------ Data segment
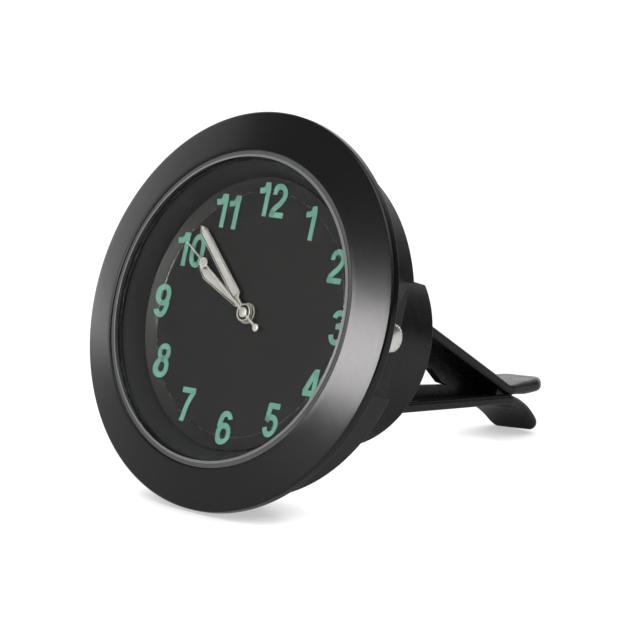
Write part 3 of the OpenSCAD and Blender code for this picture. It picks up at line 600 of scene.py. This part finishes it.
def bezel():
    """The bezel's section, its sloping face bulged by a shallow parabola, turned round."""
    share = np.linspace(0, 1, 9)[:, None]
    inner, outer = np.array([SIGHT_R + SIGHT_EDGE, -FACE_RISE]), np.array([RIM_R - RIM_EDGE, 0.0])
    slope = inner + (outer - inner)*share
    normal = np.array([-(outer - inner)[1], (outer - inner)[0]])
    bulge = -normal/np.linalg.norm(normal)*FACE_BULGE*4*share*(1 - share)
    back = [[RIM_R, RIM_EDGE], [RIM_R, RIM_T - RIM_EDGE], [RIM_R - RIM_EDGE, RIM_T],
            [SPIGOT_R, RIM_T], [SPIGOT_R, SPIGOT_DEPTH], [SIGHT_R, SPIGOT_DEPTH],
            [SIGHT_R, GLASS_BACK + LEDGE_T], [LEDGE_R, GLASS_BACK + LEDGE_T],
            [LEDGE_R, GLASS_BACK], [SIGHT_R, GLASS_BACK], [SIGHT_R, -FACE_RISE + SIGHT_EDGE]]
    outline = rounded(np.vstack([slope + bulge, back]), BEZEL_ARC_R)
    grid_piece("bezel_plated", [turned(outline)], BEZEL_PLATE, "clock", ["bezel"])


def ringed(piece, material, inner, outer):
    """Gives the faces that lie between two radii, and look out of the clock, their own material."""
    mesh = piece.data
    mesh.materials.append(material)
    middles, directions = (np.empty(3*len(mesh.polygons)) for _ in range(2))
    mesh.polygons.foreach_get("center", middles)
    mesh.polygons.foreach_get("normal", directions)
    reach = np.linalg.norm(np.cross(middles.reshape(-1, 3) - FACE_CENTRE, OUT_OF_FACE), axis=1)/MM
    facing = directions.reshape(-1, 3) @ np.array(OUT_OF_FACE)
    ring = (reach > inner) & (reach < outer) & (facing > LEAST_FACING)
    mesh.polygons.foreach_set("material_index", ring.astype(np.int32))


def crystal():
    """The glass: a flat disc with a ground bevel, its section closed at the axis."""
    arcs, inside = 5, 1
    edge = rounded([[GLASS_R - GLASS_BEVEL, GLASS_TOP], [GLASS_R, GLASS_TOP + GLASS_DROP],
                    [GLASS_R, GLASS_BACK], [inside, GLASS_BACK], [inside, GLASS_TOP]],
                   GLASS_ARRIS, arcs)[:3*arcs]
    front_r, back_r = edge[0][0], edge[-1][0]
    front = [[r, GLASS_TOP] for r in (0, GUARD_R, front_r - GUARD_INNER, front_r - GUARD_OUTER)]
    back = [[r, GLASS_BACK] for r in (back_r - GUARD_OUTER, back_r - GUARD_INNER, GUARD_R, 0)]
    sheet = turned(np.vstack([front, edge, back]), open_ends=True)
    piece = grid_piece("crystal_pane", [sheet], GLASS, "clock", ["crystal"], 60)
    ringed(piece, GROUND_GLASS, GLASS_R - GLASS_BEVEL, GLASS_R)


def flange():
    """The sloping inner wall: its section turned round, with small arcs at its edges."""
    wall, shoulder = SIGHT_R - WALL_GAP, SHOULDER_R - FLANGE_GAP
    outline = rounded([[LEDGE_R + FLANGE_GAP, GLASS_BACK + LEDGE_T], [wall, GLASS_BACK + LEDGE_T],
                       [wall, SPIGOT_DEPTH], [shoulder, SPIGOT_DEPTH], [shoulder, DIAL_DEPTH],
                       [DIAL_SHOW_R, DIAL_DEPTH]], FLANGE_ARC_R, 3)
    grid_piece("flange_painted", [turned(outline)], FLANGE_LACQUER, "clock",
               ["flange_ring"])


def dial():
    """The dial: a thin ring whose border is dished up a little, outside a fine bead."""
    back, edge_r = DIAL_DEPTH + DIAL_T, DIAL_R - DIAL_GAP
    outline = [[DIAL_HOLE_R, DIAL_DEPTH + DIAL_EDGE], [DIAL_HOLE_R + DIAL_EDGE, DIAL_DEPTH],
               [DISH_R - 2*BEAD_W, DIAL_DEPTH], [DISH_R - BEAD_W, DIAL_DEPTH - BEAD_H],
               [DISH_R, DIAL_DEPTH], [DISH_RIM_R, DIAL_DEPTH - DISH_RISE],
               [DISH_RIM_R + DISH_STEP_W, DIAL_DEPTH - DISH_STEP],
               [edge_r, DIAL_DEPTH + DISH_STEP], [edge_r, back], [DIAL_HOLE_R, back]]
    piece = grid_piece("dial_plate", [turned(outline)], DIAL_LACQUER_AND_SHADE, "clock",
                       ["dial"], 5)
    ringed(piece, RING_LACQUER, DISH_R - 2*BEAD_W, DISH_R)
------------
### The task
Reproduce the whole listing word for word.

### Response to this exercise
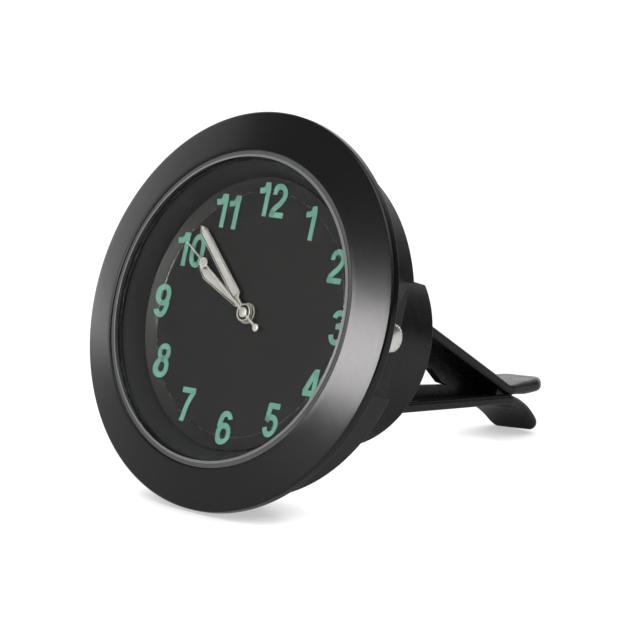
Write part 3 of the OpenSCAD and Blender code for this picture. It picks up at line 600 of scene.py. This part finishes it.
def bezel():
    """The bezel's section, its sloping face bulged by a shallow parabola, turned round."""
    share = np.linspace(0, 1, 9)[:, None]
    inner, outer = np.array([SIGHT_R + SIGHT_EDGE, -FACE_RISE]), np.array([RIM_R - RIM_EDGE, 0.0])
    slope = inner + (outer - inner)*share
    normal = np.array([-(outer - inner)[1], (outer - inner)[0]])
    bulge = -normal/np.linalg.norm(normal)*FACE_BULGE*4*share*(1 - share)
    back = [[RIM_R, RIM_EDGE], [RIM_R, RIM_T - RIM_EDGE], [RIM_R - RIM_EDGE, RIM_T],
            [SPIGOT_R, RIM_T], [SPIGOT_R, SPIGOT_DEPTH], [SIGHT_R, SPIGOT_DEPTH],
            [SIGHT_R, GLASS_BACK + LEDGE_T], [LEDGE_R, GLASS_BACK + LEDGE_T],
            [LEDGE_R, GLASS_BACK], [SIGHT_R, GLASS_BACK], [SIGHT_R, -FACE_RISE + SIGHT_EDGE]]
    outline = rounded(np.vstack([slope + bulge, back]), BEZEL_ARC_R)
    grid_piece("bezel_plated", [turned(outline)], BEZEL_PLATE, "clock", ["bezel"])


def ringed(piece, material, inner, outer):
    """Gives the faces that lie between two radii, and look out of the clock, their own material."""
    mesh = piece.data
    mesh.materials.append(material)
    middles, directions = (np.empty(3*len(mesh.polygons)) for _ in range(2))
    mesh.polygons.foreach_get("center", middles)
    mesh.polygons.foreach_get("normal", directions)
    reach = np.linalg.norm(np.cross(middles.reshape(-1, 3) - FACE_CENTRE, OUT_OF_FACE), axis=1)/MM
    facing = directions.reshape(-1, 3) @ np.array(OUT_OF_FACE)
    ring = (reach > inner) & (reach < outer) & (facing > LEAST_FACING)
    mesh.polygons.foreach_set("material_index", ring.astype(np.int32))


def crystal():
    """The glass: a flat disc with a ground bevel, its section closed at the axis."""
    arcs, inside = 5, 1
    edge = rounded([[GLASS_R - GLASS_BEVEL, GLASS_TOP], [GLASS_R, GLASS_TOP + GLASS_DROP],
                    [GLASS_R, GLASS_BACK], [inside, GLASS_BACK], [inside, GLASS_TOP]],
                   GLASS_ARRIS, arcs)[:3*arcs]
    front_r, back_r = edge[0][0], edge[-1][0]
    front = [[r, GLASS_TOP] for r in (0, GUARD_R, front_r - GUARD_INNER, front_r - GUARD_OUTER)]
    back = [[r, GLASS_BACK] for r in (back_r - GUARD_OUTER, back_r - GUARD_INNER, GUARD_R, 0)]
    sheet = turned(np.vstack([front, edge, back]), open_ends=True)
    piece = grid_piece("crystal_pane", [sheet], GLASS, "clock", ["crystal"], 60)
    ringed(piece, GROUND_GLASS, GLASS_R - GLASS_BEVEL, GLASS_R)


def flange():
    """The sloping inner wall: its section turned round, with small arcs at its edges."""
    wall, shoulder = SIGHT_R - WALL_GAP, SHOULDER_R - FLANGE_GAP
    outline = rounded([[LEDGE_R + FLANGE_GAP, GLASS_BACK + LEDGE_T], [wall, GLASS_BACK + LEDGE_T],
                       [wall, SPIGOT_DEPTH], [shoulder, SPIGOT_DEPTH], [shoulder, DIAL_DEPTH],
                       [DIAL_SHOW_R, DIAL_DEPTH]], FLANGE_ARC_R, 3)
    grid_piece("flange_painted", [turned(outline)], FLANGE_LACQUER, "clock",
               ["flange_ring"])


def dial():
    """The dial: a thin ring whose border is dished up a little, outside a fine bead."""
    back, edge_r = DIAL_DEPTH + DIAL_T, DIAL_R - DIAL_GAP
    outline = [[DIAL_HOLE_R, DIAL_DEPTH + DIAL_EDGE], [DIAL_HOLE_R + DIAL_EDGE, DIAL_DEPTH],
               [DISH_R - 2*BEAD_W, DIAL_DEPTH], [DISH_R - BEAD_W, DIAL_DEPTH - BEAD_H],
               [DISH_R, DIAL_DEPTH], [DISH_RIM_R, DIAL_DEPTH - DISH_RISE],
               [DISH_RIM_R + DISH_STEP_W, DIAL_DEPTH - DISH_STEP],
               [edge_r, DIAL_DEPTH + DISH_STEP], [edge_r, back], [DIAL_HOLE_R, back]]
    piece = grid_piece("dial_plate", [turned(outline)], DIAL_LACQUER_AND_SHADE, "clock",
                       ["dial"], 5)
    ringed(piece, RING_LACQUER, DISH_R - 2*BEAD_W, DISH_R)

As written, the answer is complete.